Nigeria’s External reserves hit $38.7bn, rise by 50% in one year
The nation’s external reserves, also known foreign exchange reserves, rose by 50 per cent in the last one year to hit $38.73bn on December 28, 2017, the Central Bank of Nigeria data showed on Sunday.
This means that the foreign reserves gained $12.9bn between December 2016 and December 2017.
The CBN latest statistic showed that as of December 22, 2017, the Nigeria’s foreign reserves stood at $37.92bn.
Relative stability in the Niger Delta, uptick in the global oil prices, improvement in Diaspora remittances and establishment of the Investors and Exporters Foreign Exchange Window by the CBN in April 2017 have led to significant growth in the country’s external reserves especially in the second half of the year.
The breakdown of the latest figure showed that the reserves gained $3.8bn in almost one month, rising from $34.9bn on November 30, 2017 to $38.7bn on December 28, 2017.
This means the external reserves have risen by about 10 per cent in one month.
The foreign exchange reserves had reached $23.6bn low in October 2016, from $40bn high in January 2014.
In September 2008, the country’s foreign exchange reserves hit $62bn, with the Federal Government spending $12bn to settle external debts.
In his remarks on the nation’s external reserves, the CBN Governor, Mr. Godwin Emefiele, had in November, said, “It is my belief that if we remain resolute with our efforts, policies and actions, we can attain a foreign exchange reserves position of about $40bn by end of 2018.”
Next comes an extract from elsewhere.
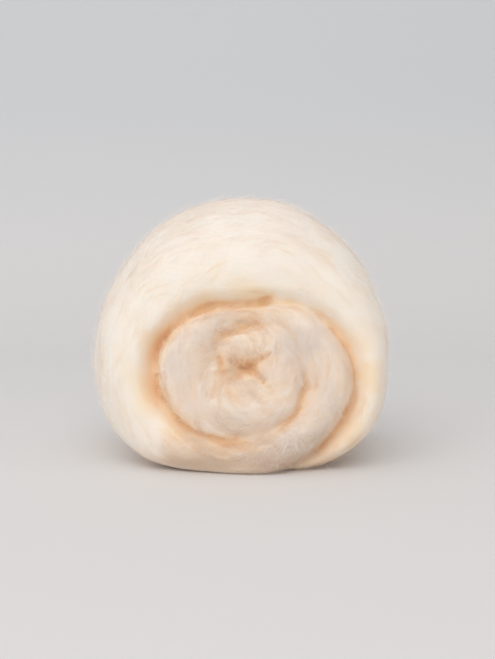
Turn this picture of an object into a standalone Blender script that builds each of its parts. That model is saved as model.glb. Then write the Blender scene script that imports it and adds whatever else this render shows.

He regarded the external reserves figure as the highest in 39 months.
In November, the Federal Government raised $3bn through Eurobonds, which was oversubscribed by about $11bn and split across 10-year and 30-year tranches at issuance yield of 6.5 per cent and 7.625 per cent, respectively.
The CBN spokesman, Mr. Isaac Okorafor, had said that the increase in foreign reserves could be attributable to peace in the Niger Delta.
Okorafor added that with the sustained forex interventions by the central bank, the apex bank had pushed forex demand from the parallel market into the formal regulated market.